Impedance Spectroscopic Analysis of Relaxation and Charge Transport in MnO₂-Doped Sodium–Zinc Phosphate Glasses

Sodium–zinc phosphate glasses with a fixed sodium oxide content were prepared with varying MnO₂ concentrations using the melt-quenching technique. The Davidson–Cole model was employed to analyze the distribution of relaxation times associated with the conduction mechanism over the temperature range 453–573 K and frequency range 100 Hz–5 MHz. Impedance, conductivity, electric modulus and dielectric constant were evaluated from the experimental data.
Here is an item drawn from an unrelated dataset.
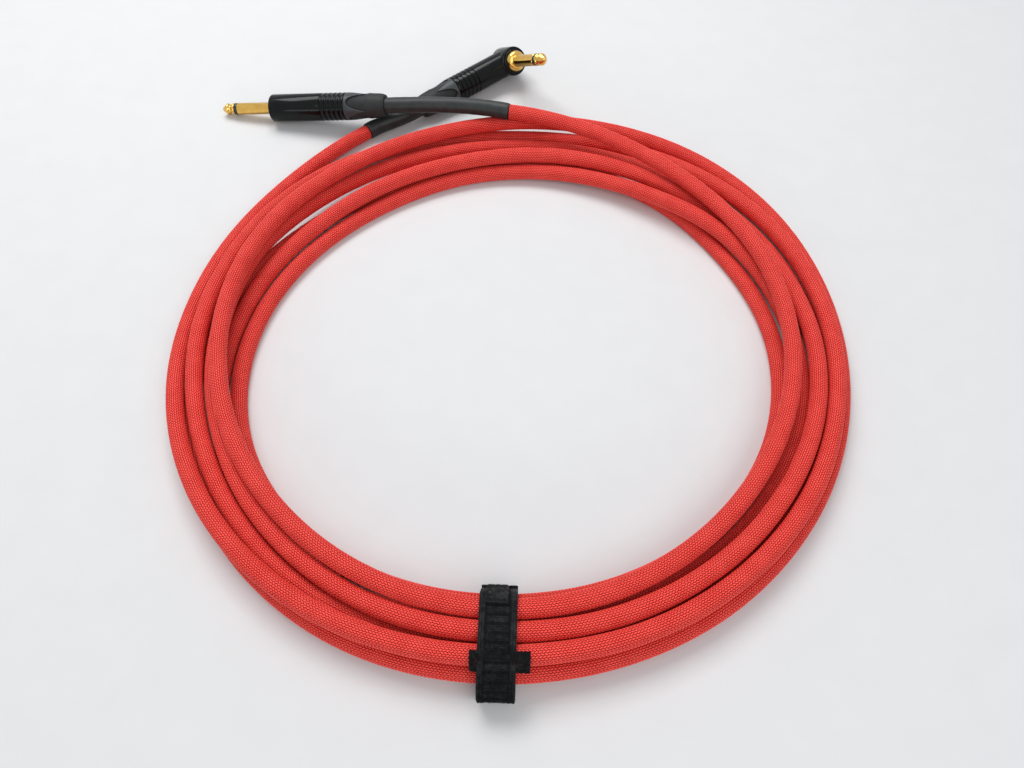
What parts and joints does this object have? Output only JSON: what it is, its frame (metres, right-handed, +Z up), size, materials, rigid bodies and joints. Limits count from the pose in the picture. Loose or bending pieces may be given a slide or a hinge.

The conductivity behavior was examined using the Cole–Cole and power-law models and the results were found to be mutually consistent. Grain and grain-boundary conductivities were determined by fitting the impedance spectra with constant phase elements (CPEs) in an equivalent circuit model. Nyquist plots of impedance and electric modulus confirmed the non-Debye relaxation behavior. The asymmetrical nature of the relaxation process was investigated using the Kohlrausch stretched exponent and shape parameters through the KWW and modified KWW models. The temperature-dependent power-law exponent (S) was observed to decrease with increasing temperature, indicating a correlated barrier hopping (CBH) mechanism for AC conductivity. Overall, the results demonstrate that the glasses exhibit semiconducting behavior, which is dependent on the manganese content in the glass matrix.